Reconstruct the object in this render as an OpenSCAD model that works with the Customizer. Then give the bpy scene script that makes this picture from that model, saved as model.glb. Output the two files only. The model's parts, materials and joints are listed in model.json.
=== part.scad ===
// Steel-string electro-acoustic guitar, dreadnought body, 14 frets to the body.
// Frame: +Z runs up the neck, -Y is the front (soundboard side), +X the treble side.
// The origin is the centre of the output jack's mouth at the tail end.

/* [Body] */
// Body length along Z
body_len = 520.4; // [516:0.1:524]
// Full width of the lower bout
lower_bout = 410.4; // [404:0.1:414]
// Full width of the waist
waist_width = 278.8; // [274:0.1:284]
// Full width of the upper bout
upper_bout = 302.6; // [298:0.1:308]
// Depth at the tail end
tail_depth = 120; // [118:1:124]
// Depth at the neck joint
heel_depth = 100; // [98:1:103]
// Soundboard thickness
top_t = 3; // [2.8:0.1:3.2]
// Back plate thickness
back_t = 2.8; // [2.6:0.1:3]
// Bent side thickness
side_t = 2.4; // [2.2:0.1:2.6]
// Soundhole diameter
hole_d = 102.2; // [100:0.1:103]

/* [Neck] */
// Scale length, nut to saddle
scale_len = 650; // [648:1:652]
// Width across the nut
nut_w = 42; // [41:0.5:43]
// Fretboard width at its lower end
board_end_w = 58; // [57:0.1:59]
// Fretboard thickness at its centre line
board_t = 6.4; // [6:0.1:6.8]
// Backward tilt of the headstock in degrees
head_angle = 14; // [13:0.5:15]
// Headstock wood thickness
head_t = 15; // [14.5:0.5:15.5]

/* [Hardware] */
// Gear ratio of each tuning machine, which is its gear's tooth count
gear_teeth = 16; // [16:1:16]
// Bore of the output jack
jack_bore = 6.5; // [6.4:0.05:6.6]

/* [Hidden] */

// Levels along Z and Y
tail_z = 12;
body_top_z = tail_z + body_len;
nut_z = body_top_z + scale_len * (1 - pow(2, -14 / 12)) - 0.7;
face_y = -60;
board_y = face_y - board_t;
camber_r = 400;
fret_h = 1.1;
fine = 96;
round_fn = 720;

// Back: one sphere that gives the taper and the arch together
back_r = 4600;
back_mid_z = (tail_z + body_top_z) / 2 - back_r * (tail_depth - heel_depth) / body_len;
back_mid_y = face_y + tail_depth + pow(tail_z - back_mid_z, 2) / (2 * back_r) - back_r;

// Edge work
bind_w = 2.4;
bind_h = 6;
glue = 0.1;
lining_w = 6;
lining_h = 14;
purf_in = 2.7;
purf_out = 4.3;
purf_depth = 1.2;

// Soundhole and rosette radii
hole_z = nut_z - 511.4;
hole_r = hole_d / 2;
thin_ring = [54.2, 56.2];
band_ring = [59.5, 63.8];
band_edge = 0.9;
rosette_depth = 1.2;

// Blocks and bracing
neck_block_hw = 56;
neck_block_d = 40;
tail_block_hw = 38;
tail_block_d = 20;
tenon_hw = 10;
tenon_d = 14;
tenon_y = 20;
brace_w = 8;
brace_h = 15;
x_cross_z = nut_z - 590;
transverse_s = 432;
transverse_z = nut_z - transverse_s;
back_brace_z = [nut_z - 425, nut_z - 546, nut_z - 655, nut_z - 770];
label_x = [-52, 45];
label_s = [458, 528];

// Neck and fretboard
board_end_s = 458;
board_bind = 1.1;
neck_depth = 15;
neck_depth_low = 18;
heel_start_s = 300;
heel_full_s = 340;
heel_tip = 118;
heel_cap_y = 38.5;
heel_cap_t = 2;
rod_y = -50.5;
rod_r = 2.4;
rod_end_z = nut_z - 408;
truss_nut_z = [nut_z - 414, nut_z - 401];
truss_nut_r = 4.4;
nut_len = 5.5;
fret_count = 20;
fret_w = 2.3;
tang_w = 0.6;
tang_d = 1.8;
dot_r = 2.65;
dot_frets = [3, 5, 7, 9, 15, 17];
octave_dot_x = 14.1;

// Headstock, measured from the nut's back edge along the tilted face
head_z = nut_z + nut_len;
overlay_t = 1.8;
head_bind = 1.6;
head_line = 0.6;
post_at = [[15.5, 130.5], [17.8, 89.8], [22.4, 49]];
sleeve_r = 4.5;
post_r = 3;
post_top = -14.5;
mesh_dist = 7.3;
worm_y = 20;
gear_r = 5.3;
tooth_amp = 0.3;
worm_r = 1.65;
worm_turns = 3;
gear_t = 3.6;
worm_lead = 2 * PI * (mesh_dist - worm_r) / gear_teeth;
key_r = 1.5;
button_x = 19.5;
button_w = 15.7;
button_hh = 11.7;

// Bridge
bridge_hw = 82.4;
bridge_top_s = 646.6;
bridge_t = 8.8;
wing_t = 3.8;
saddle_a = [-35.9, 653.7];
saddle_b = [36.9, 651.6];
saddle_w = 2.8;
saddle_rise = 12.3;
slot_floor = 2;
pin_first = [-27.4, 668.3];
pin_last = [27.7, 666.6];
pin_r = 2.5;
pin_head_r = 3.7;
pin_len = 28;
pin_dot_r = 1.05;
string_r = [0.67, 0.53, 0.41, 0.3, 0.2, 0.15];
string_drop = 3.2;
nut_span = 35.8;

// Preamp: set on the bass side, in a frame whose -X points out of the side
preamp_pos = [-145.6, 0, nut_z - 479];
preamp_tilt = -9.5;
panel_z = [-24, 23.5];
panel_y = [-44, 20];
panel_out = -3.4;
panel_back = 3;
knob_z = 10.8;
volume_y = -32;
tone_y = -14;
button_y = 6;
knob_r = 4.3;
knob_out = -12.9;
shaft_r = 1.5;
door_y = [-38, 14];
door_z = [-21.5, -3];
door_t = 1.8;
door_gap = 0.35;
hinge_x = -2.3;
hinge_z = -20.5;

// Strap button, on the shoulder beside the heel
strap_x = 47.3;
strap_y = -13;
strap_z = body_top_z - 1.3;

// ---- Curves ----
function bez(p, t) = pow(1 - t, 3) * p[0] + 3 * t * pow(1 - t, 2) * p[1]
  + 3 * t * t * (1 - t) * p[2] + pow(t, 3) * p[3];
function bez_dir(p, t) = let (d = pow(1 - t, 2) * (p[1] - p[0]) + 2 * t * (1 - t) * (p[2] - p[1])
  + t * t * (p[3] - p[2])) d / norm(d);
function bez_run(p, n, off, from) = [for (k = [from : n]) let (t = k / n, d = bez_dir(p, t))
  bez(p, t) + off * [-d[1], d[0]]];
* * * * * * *
Exercise brief:
Would you reproduce the material above in full, exactly as given?

Exercise response:
Reconstruct the object in this render as an OpenSCAD model that works with the Customizer. Then give the bpy scene script that makes this picture from that model, saved as model.glb. Output the two files only. The model's parts, materials and joints are listed in model.json.
=== part.scad ===
// Steel-string electro-acoustic guitar, dreadnought body, 14 frets to the body.
// Frame: +Z runs up the neck, -Y is the front (soundboard side), +X the treble side.
// The origin is the centre of the output jack's mouth at the tail end.

/* [Body] */
// Body length along Z
body_len = 520.4; // [516:0.1:524]
// Full width of the lower bout
lower_bout = 410.4; // [404:0.1:414]
// Full width of the waist
waist_width = 278.8; // [274:0.1:284]
// Full width of the upper bout
upper_bout = 302.6; // [298:0.1:308]
// Depth at the tail end
tail_depth = 120; // [118:1:124]
// Depth at the neck joint
heel_depth = 100; // [98:1:103]
// Soundboard thickness
top_t = 3; // [2.8:0.1:3.2]
// Back plate thickness
back_t = 2.8; // [2.6:0.1:3]
// Bent side thickness
side_t = 2.4; // [2.2:0.1:2.6]
// Soundhole diameter
hole_d = 102.2; // [100:0.1:103]

/* [Neck] */
// Scale length, nut to saddle
scale_len = 650; // [648:1:652]
// Width across the nut
nut_w = 42; // [41:0.5:43]
// Fretboard width at its lower end
board_end_w = 58; // [57:0.1:59]
// Fretboard thickness at its centre line
board_t = 6.4; // [6:0.1:6.8]
// Backward tilt of the headstock in degrees
head_angle = 14; // [13:0.5:15]
// Headstock wood thickness
head_t = 15; // [14.5:0.5:15.5]

/* [Hardware] */
// Gear ratio of each tuning machine, which is its gear's tooth count
gear_teeth = 16; // [16:1:16]
// Bore of the output jack
jack_bore = 6.5; // [6.4:0.05:6.6]

/* [Hidden] */

// Levels along Z and Y
tail_z = 12;
body_top_z = tail_z + body_len;
nut_z = body_top_z + scale_len * (1 - pow(2, -14 / 12)) - 0.7;
face_y = -60;
board_y = face_y - board_t;
camber_r = 400;
fret_h = 1.1;
fine = 96;
round_fn = 720;

// Back: one sphere that gives the taper and the arch together
back_r = 4600;
back_mid_z = (tail_z + body_top_z) / 2 - back_r * (tail_depth - heel_depth) / body_len;
back_mid_y = face_y + tail_depth + pow(tail_z - back_mid_z, 2) / (2 * back_r) - back_r;

// Edge work
bind_w = 2.4;
bind_h = 6;
glue = 0.1;
lining_w = 6;
lining_h = 14;
purf_in = 2.7;
purf_out = 4.3;
purf_depth = 1.2;

// Soundhole and rosette radii
hole_z = nut_z - 511.4;
hole_r = hole_d / 2;
thin_ring = [54.2, 56.2];
band_ring = [59.5, 63.8];
band_edge = 0.9;
rosette_depth = 1.2;

// Blocks and bracing
neck_block_hw = 56;
neck_block_d = 40;
tail_block_hw = 38;
tail_block_d = 20;
tenon_hw = 10;
tenon_d = 14;
tenon_y = 20;
brace_w = 8;
brace_h = 15;
x_cross_z = nut_z - 590;
transverse_s = 432;
transverse_z = nut_z - transverse_s;
back_brace_z = [nut_z - 425, nut_z - 546, nut_z - 655, nut_z - 770];
label_x = [-52, 45];
label_s = [458, 528];

// Neck and fretboard
board_end_s = 458;
board_bind = 1.1;
neck_depth = 15;
neck_depth_low = 18;
heel_start_s = 300;
heel_full_s = 340;
heel_tip = 118;
heel_cap_y = 38.5;
heel_cap_t = 2;
rod_y = -50.5;
rod_r = 2.4;
rod_end_z = nut_z - 408;
truss_nut_z = [nut_z - 414, nut_z - 401];
truss_nut_r = 4.4;
nut_len = 5.5;
fret_count = 20;
fret_w = 2.3;
tang_w = 0.6;
tang_d = 1.8;
dot_r = 2.65;
dot_frets = [3, 5, 7, 9, 15, 17];
octave_dot_x = 14.1;

// Headstock, measured from the nut's back edge along the tilted face
head_z = nut_z + nut_len;
overlay_t = 1.8;
head_bind = 1.6;
head_line = 0.6;
post_at = [[15.5, 130.5], [17.8, 89.8], [22.4, 49]];
sleeve_r = 4.5;
post_r = 3;
post_top = -14.5;
mesh_dist = 7.3;
worm_y = 20;
gear_r = 5.3;
tooth_amp = 0.3;
worm_r = 1.65;
worm_turns = 3;
gear_t = 3.6;
worm_lead = 2 * PI * (mesh_dist - worm_r) / gear_teeth;
key_r = 1.5;
button_x = 19.5;
button_w = 15.7;
button_hh = 11.7;

// Bridge
bridge_hw = 82.4;
bridge_top_s = 646.6;
bridge_t = 8.8;
wing_t = 3.8;
saddle_a = [-35.9, 653.7];
saddle_b = [36.9, 651.6];
saddle_w = 2.8;
saddle_rise = 12.3;
slot_floor = 2;
pin_first = [-27.4, 668.3];
pin_last = [27.7, 666.6];
pin_r = 2.5;
pin_head_r = 3.7;
pin_len = 28;
pin_dot_r = 1.05;
string_r = [0.67, 0.53, 0.41, 0.3, 0.2, 0.15];
string_drop = 3.2;
nut_span = 35.8;

// Preamp: set on the bass side, in a frame whose -X points out of the side
preamp_pos = [-145.6, 0, nut_z - 479];
preamp_tilt = -9.5;
panel_z = [-24, 23.5];
panel_y = [-44, 20];
panel_out = -3.4;
panel_back = 3;
knob_z = 10.8;
volume_y = -32;
tone_y = -14;
button_y = 6;
knob_r = 4.3;
knob_out = -12.9;
shaft_r = 1.5;
door_y = [-38, 14];
door_z = [-21.5, -3];
door_t = 1.8;
door_gap = 0.35;
hinge_x = -2.3;
hinge_z = -20.5;

// Strap button, on the shoulder beside the heel
strap_x = 47.3;
strap_y = -13;
strap_z = body_top_z - 1.3;

// ---- Curves ----
function bez(p, t) = pow(1 - t, 3) * p[0] + 3 * t * pow(1 - t, 2) * p[1]
  + 3 * t * t * (1 - t) * p[2] + pow(t, 3) * p[3];
function bez_dir(p, t) = let (d = pow(1 - t, 2) * (p[1] - p[0]) + 2 * t * (1 - t) * (p[2] - p[1])
  + t * t * (p[3] - p[2])) d / norm(d);
function bez_run(p, n, off, from) = [for (k = [from : n]) let (t = k / n, d = bez_dir(p, t))
  bez(p, t) + off * [-d[1], d[0]]];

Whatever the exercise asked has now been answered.